迫る針に覚悟を決めながら、燐童はそう誓ったのだった。
「·····痛いんですけど」
げっそり。治療を受けた今の燐童にはその表現が一番似合う。
谷ケ崎が言った通り、燐童の応急処置が終わった四人はすぐに場所を移すために動き出した。
トラブルがあった場所の近くにいつまでも留まるのは確かに得策ではない。動くなら闇に身を隠せる夜が良い。当然の判断だ。
負傷した腹の出血は止まり、傷口もひとまず塞がった。燐童は覚束無い足取りだが 一人でも歩ける容態だ。

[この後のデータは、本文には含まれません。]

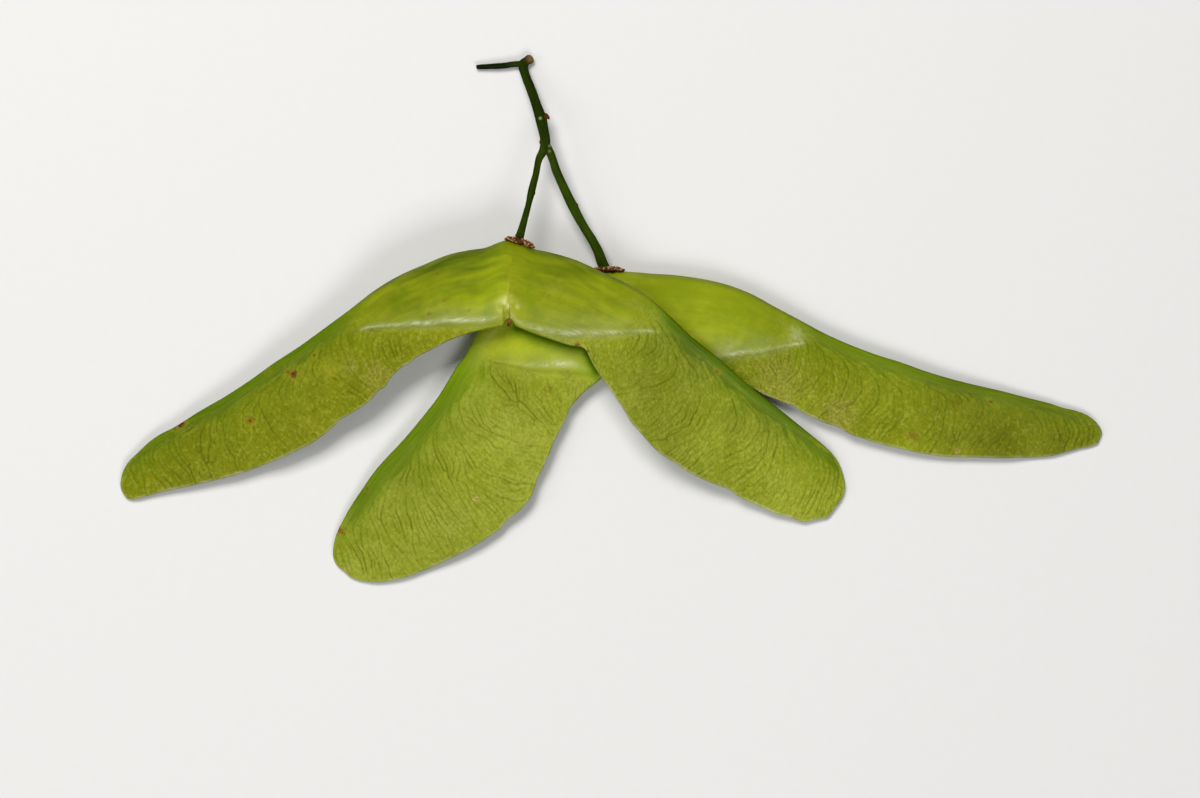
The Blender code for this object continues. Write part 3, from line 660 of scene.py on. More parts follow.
# ============================================================================
# materials
# ============================================================================
def skin_material(name, look, offset):
    """The fruit's skin: nutlet, leading edge, wing membrane, veins and marks."""
    t = Tree(name)
    pos = t.mapping(t.position(), (1, 1, 1), offset)
    st = t.attr("st", "Vector")  # mm along the samara, mm across it
    vein, nut, edge = t.attr("vein"), t.attr("nut"), t.attr("edge")
    rim, spot, cell = t.attr("rim"), t.attr("spot"), t.attr("cell")
    pale, seam, yellow = t.attr("pale"), t.attr("seam"), t.attr("yellow")
    shoulder, tan = t.attr("shoulder"), t.attr("tan")

    broad = t.noise(pos, 210, 3, 0.55)
    cloud = t.noise(pos, 560, 3, 0.6)
    grain = t.noise(pos, 4200, 3, 0.6)
    cells = t.voronoi(pos, 4300)
    fibre = t.noise(t.mapping(st, (0.22, 1.5, 1)), 1.0, 4, 0.6)
    fibre_fine = t.noise(t.mapping(st, (0.34, 6.0, 1)), 1.0, 3, 0.6)

    # wing membrane
    wing = t.mix(t.ramp(broad, 0.35, 0.68), look["wing"], look["wing_light"])
    wing = t.mix(t.ramp(cloud, 0.42, 0.72, 0, 0.55), wing, look["wing_olive"])
    # painted sparkle: lighter specks on the wing's cells stand for tiny highlights
    wing = t.mix(t.ramp(cell, 0.52, 1.0, 0, 0.34), wing, look["sparkle"])
    wing = t.mix(t.ramp(cell, 0.00, 0.50, 0.30, 0.0), wing, look["wing_deep"])
    wing = t.mix(t.ramp(grain, 0.32, 0.60, 0.40, 0.0), wing, look["wing_deep"])
    wing = t.mix(t.ramp(cells, 0.04, 0.24, 0.42, 0.0), wing, look["sparkle"])
    # leading edge's bundle of veins
    band = t.mix(t.ramp(fibre_fine, 0.30, 0.72), look["edge"], look["edge_light"])
    band = t.mix(t.ramp(grain, 0.30, 0.60, 0.25, 0.0), band, look["edge"])
    colour = t.mix(edge, wing, band)
    # nutlet
    shell = t.mix(t.ramp(fibre, 0.35, 0.68, 0, 0.75), look["nut"], look["nut_light"])
    shell = t.mix(t.ramp(cloud, 0.42, 0.68, 0, 0.72), shell, look["nut_green"])
    shell = t.mix(t.ramp(broad, 0.46, 0.68, 0, 0.65), shell, look["nut_green"])
    shell = t.mix(t.ramp(fibre_fine, 0.50, 0.80, 0, 0.28), shell, look["nut_green"])
    shell = t.mix(t.math("MULTIPLY", shoulder, t.ramp(fibre, 0.2, 0.7, 1.0, 0.7)), shell, look["nut_shoulder"])
    colour = t.mix(nut, colour, shell)
    # veins over the wing
    breaks = t.ramp(t.noise(pos, 1500, 2, 0.5), 0.25, 0.55, 0.60, 1.0)
    colour = t.mix(t.math("MULTIPLY", vein, t.math("MULTIPLY", breaks, look["vein_strength"]), clamp=True),
                   colour, look["vein"])
    colour = t.mix(yellow, colour, look["yellow"])
    # pale: the painted highlight along the nutlet's shoulder and the painted glints, plus the real cream patch at the
    # notch
    colour = t.mix(pale, colour, look["pale"])
    colour = t.mix(seam, colour, look["seam"])
    colour = t.mix(rim, colour, look["rim"])
    colour = t.mix(tan, colour, t.mix(t.ramp(grain, 0.35, 0.65), rgb(150, 112, 52), rgb(206, 186, 132)))
    brown = t.mix(t.ramp(grain, 0.38, 0.60), look["spot_dark"], look["spot"])
    colour = t.mix(spot, colour, brown)
    colour = t.mix(1.0, colour, t.attr("tone_rgb", "Color"), "MULTIPLY")
    t.put(t.shader.inputs["Base Color"], colour)

    rough = t.ramp(grain, 0.25, 0.75, 0.40, 0.58)
    rough = t.math("ADD", rough, t.math("MULTIPLY", nut, -0.05))
    rough = t.math("ADD", rough, t.math("MULTIPLY", pale, -0.22))
    rough = t.math("ADD", rough, t.math("MULTIPLY", spot, 0.25), clamp=True)
    t.put(t.shader.inputs["Roughness"], rough)
    gloss = t.math("ADD", 0.14, t.math("MULTIPLY", nut, look["specular"]))
    gloss = t.math("ADD", gloss, t.math("MULTIPLY", pale, 0.20), clamp=True)
    # the gloss is turned down inside the painted shadow band
    t.put(t.shader.inputs["Specular IOR Level"],
          t.math("MULTIPLY", gloss, t.math("SUBTRACT", 1.0, t.attr("shadow_matt")), clamp=True))

    on_wing = t.math("SUBTRACT", 1.0, t.math("MAXIMUM", nut, t.math("MULTIPLY", edge, 0.7)), clamp=True)
    fine = t.math("MULTIPLY", t.math("ADD", t.math("MULTIPLY", cells, -0.9), grain), on_wing)
    lines = t.math("MULTIPLY", fibre_fine, t.math("SUBTRACT", 1.0, on_wing))
    n = t.bump(fine, 0.00007, 0.85)
    n = t.bump(lines, 0.00005, 0.55, n)
    n = t.bump(t.math("MULTIPLY", vein, -1.0), 0.00003, 0.45, n)
    t.put(t.shader.inputs["Normal"], n)
    return t.mat


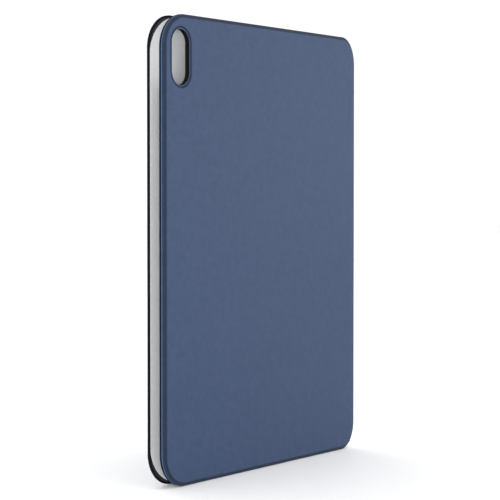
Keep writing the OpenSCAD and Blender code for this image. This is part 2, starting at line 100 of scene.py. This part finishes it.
def makeMaterial(name, look):
    material = bpy.data.materials.new(name)
    material.use_nodes = True
    tree = material.node_tree
    shader = tree.nodes["Principled BSDF"]
    mapping = tree.nodes.new("ShaderNodeMapping")
    tree.links.new(tree.nodes.new("ShaderNodeTexCoord").outputs["Object"], mapping.inputs["Vector"])
    mapping.inputs["Scale"].default_value = look.get("stretch", (1, 1, 1))
    place = mapping.outputs["Vector"]
    cloud = ramp(tree, noise(tree, place, look["cloudScale"]), 0.3, 0.7)
    colour = mixColour(tree, "MIX", cloud, look["dark"] + (1,), look["light"] + (1,))
    fine = noise(tree, place, look["grainScale"] * 2.3, 3.0, 0.6)
    cells = tree.nodes.new("ShaderNodeTexVoronoi")
    tree.links.new(place, cells.inputs["Vector"])
    cells.inputs["Scale"].default_value = look["grainScale"]
    height = mixColour(tree, "MIX", look.get("cellShare", 0.4), fine, cells.outputs["Distance"])
    speckle = ramp(tree, fine, 0.3, 0.7, 1 - look["speckle"], 1 + look["speckle"])
    colour = mixColour(tree, "MULTIPLY", 1.0, colour, speckle)
    # the leather's colour is multiplied by a per-vertex tone: pressed darkening of the leather, painted
    # shade below 1 and painted highlight above 1
    if look.get("pressAndPaintedLight"):
        pressAndPaintedLight = tree.nodes.new("ShaderNodeAttribute")
        pressAndPaintedLight.attribute_name = "pressAndPaintedLight"
        colour = mixColour(tree, "MULTIPLY", 1.0, colour, pressAndPaintedLight.outputs["Fac"])
    tree.links.new(colour, shader.inputs["Base Color"])
    tree.links.new(ramp(tree, fine, 0.3, 0.7, *look["rough"]), shader.inputs["Roughness"])
    bump = tree.nodes.new("ShaderNodeBump")
    bump.inputs["Strength"].default_value = look["bump"]
    bump.inputs["Distance"].default_value = look["grainDepth"] * mm
    tree.links.new(height, bump.inputs["Height"])
    tree.links.new(bump.outputs["Normal"], shader.inputs["Normal"])
    shader.inputs["Metallic"].default_value = look.get("metallic", 0.0)
    shader.inputs["Specular IOR Level"].default_value = look.get("specular", 0.5)
    shader.inputs["Sheen Weight"].default_value = look.get("sheen", 0.0)
    shader.inputs["Sheen Roughness"].default_value = look.get("sheenRough", 0.5)
    shader.inputs["Coat Weight"].default_value = look.get("coat", 0.0)
    shader.inputs["Coat Roughness"].default_value = 0.25
    return material


looks = {
    "navyLeather": {
        "dark": (0.0262, 0.0465, 0.099), "light": (0.0335, 0.0565, 0.116), "cloudScale": 260, "pressAndPaintedLight": True,
        "grainScale": 1150, "grainDepth": 0.05, "bump": 0.45, "cellShare": 0.55, "speckle": 0.10,
        "rough": (0.5, 0.64), "specular": 0.17},
    "edgeBinding": {
        "dark": (0.0008, 0.0014, 0.004), "light": (0.002, 0.003, 0.007), "cloudScale": 60,
        "grainScale": 1400, "grainDepth": 0.03, "bump": 0.3, "speckle": 0.2, "rough": (0.7, 0.85),
        "specular": 0.12},
    "microfibre": {
        "dark": (0.545, 0.553, 0.56), "light": (0.575, 0.583, 0.59), "cloudScale": 420,
        "grainScale": 2600, "grainDepth": 0.08, "bump": 0.5, "cellShare": 0.2, "speckle": 0.10,
        "rough": (0.85, 0.97), "specular": 0.15, "sheen": 0.1, "sheenRough": 0.6},
    "greyBoard": {
        "dark": (0.006, 0.008, 0.013), "light": (0.012, 0.015, 0.022), "cloudScale": 90,
        "grainScale": 900, "grainDepth": 0.06, "bump": 0.4, "speckle": 0.25, "rough": (0.75, 0.92)},
    "blackTrim": {
        "dark": (0.0008, 0.001, 0.0015), "light": (0.002, 0.0024, 0.003), "cloudScale": 120,
        "grainScale": 2400, "grainDepth": 0.02, "bump": 0.25, "speckle": 0.12, "rough": (0.45, 0.6),
        "specular": 0.1},
    "keyPlastic": {
        "dark": (0.016, 0.018, 0.023), "light": (0.024, 0.027, 0.033), "cloudScale": 70,
        "grainScale": 3000, "grainDepth": 0.02, "bump": 0.3, "speckle": 0.10, "rough": (0.42, 0.55)},
    "keyLegend": {
        "dark": (0.62, 0.63, 0.64), "light": (0.72, 0.73, 0.74), "cloudScale": 200,
        "grainScale": 3000, "grainDepth": 0.01, "bump": 0.15, "speckle": 0.04, "rough": (0.5, 0.6)},
    "frameShell": {
        "dark": (0.030, 0.038, 0.056), "light": (0.042, 0.052, 0.074), "cloudScale": 50,
        "grainScale": 2200, "grainDepth": 0.03, "bump": 0.35, "speckle": 0.10, "rough": (0.5, 0.62)},
    "padGlass": {
        "dark": (0.050, 0.058, 0.076), "light": (0.062, 0.070, 0.090), "cloudScale": 25,
        "grainScale": 3600, "grainDepth": 0.01, "bump": 0.15, "speckle": 0.05, "rough": (0.30, 0.38),
        "coat": 0.2},
    "hingeSteel": {
        "dark": (0.36, 0.37, 0.39), "light": (0.52, 0.53, 0.55), "cloudScale": 160,
        "stretch": (1, 1, 0.05), "grainScale": 1800, "grainDepth": 0.02, "bump": 0.3,
        "speckle": 0.12, "rough": (0.26, 0.4), "metallic": 1.0},
    "contactGold": {
        "dark": (0.72, 0.46, 0.15), "light": (0.86, 0.60, 0.24), "cloudScale": 300,
        "grainScale": 2600, "grainDepth": 0.01, "bump": 0.2, "speckle": 0.06, "rough": (0.2, 0.3),
        "metallic": 1.0},
    "amberRibbon": {
        "dark": (0.34, 0.13, 0.02), "light": (0.46, 0.20, 0.04), "cloudScale": 140,
        "stretch": (0.2, 1, 1), "grainScale": 900, "grainDepth": 0.02, "bump": 0.25,
        "speckle": 0.12, "rough": (0.3, 0.42)},
    "domeRubber": {
        "dark": (0.40, 0.40, 0.38), "light": (0.50, 0.50, 0.48), "cloudScale": 60,
        "grainScale": 1500, "grainDepth": 0.03, "bump": 0.3, "speckle": 0.08, "rough": (0.6, 0.75)},
    "membraneFilm": {
        "dark": (0.10, 0.16, 0.13), "light": (0.16, 0.24, 0.20), "cloudScale": 120,
        "grainScale": 800, "grainDepth": 0.02, "bump": 0.25, "speckle": 0.15, "rough": (0.35, 0.5)},
    "greenBoard": {
        "dark": (0.010, 0.055, 0.030), "light": (0.018, 0.085, 0.045), "cloudScale": 200,
        "grainScale": 1200, "grainDepth": 0.03, "bump": 0.3, "speckle": 0.2, "rough": (0.35, 0.5)},
    "paleFloor": {
        "dark": (0.955, 0.955, 0.955), "light": (0.97, 0.97, 0.97), "cloudScale": 2, "grainScale": 300,
        "grainDepth": 0.02, "bump": 0.1, "speckle": 0.01, "rough": (0.6, 0.7), "specular": 0.2},
}
materials = {name: makeMaterial(name, look) for name, look in looks.items()}
slotLooks = {
    "outer_leather": "navyLeather", "lining": "microfibre", "board_core": "greyBoard",
    "black_trim": "blackTrim", "key_caps": "keyPlastic", "key_frame": "frameShell",
    "trackpad": "padGlass", "base_plate": "greyBoard", "hinge_steel": "hingeSteel",
    "contact_gold": "contactGold", "ribbon": "amberRibbon", "rubber_sheet": "domeRubber",
    "membrane": "membraneFilm", "circuit_board": "greenBoard",
}
for node in nodes.values():
    for index, old in enumerate(node.data.materials):
        node.data.materials[index] = materials[slotLooks[old.name.split(".")[0]]]
print("stage 2: materials made,", len(materials))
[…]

「っせえな、自業自得だっつってんだろ。いいから歩け」
言ってのける有馬は暗い路地を先へと歩いて行ってしまう。
「久しぶりに血肉に触れましたねえ」
主治医を務めた時空院もやけに上機嫌で、るんるんとペンのようにナイフを指で回しながら先を行く。憎たらしいことこの上ない。
「~···くそが」
「なんか言ったかあ!?」
「いえ何も!?」
ぼそと吐き出した憎まれ口は秒速で有馬に拾いあげられた。ビクと背を正して取り繕うと、納得したようにまた歩き出す。
(なんだ、これは···)
こんな茶化した空気の中で、それでも先を行く二人はいつもよりゆっくりと歩いているのが分かる。
お前を置いてはいかないぞという密かな意思表示。
····そんなことが、今やはっきりと分かってしまうのだ。こそばゆい感情に戸惑ってしまう。
「···燐童」
困った様子の燐童を見て、横を歩いていた谷ケ崎が不意に前を見たまま言った。
「これでもう悪い夢は見れねえだろ?」
燐童ははてと谷ケ崎を見やる。
何の話かと思ったが、すぐに思い当たった。
『人は孤独と生きるしかない!』
そうか、と腑に落ちる。
あの時自分が腹の底から叫んだ声はもしかしたら、最大のSOSだったのかもしれない。
もう、誰にも届くはずがないと思っていたのに…。
「····そうですね、おかげさまで」
観念してそう笑うと、谷ケ崎もほんの少し口許を緩めたようだった。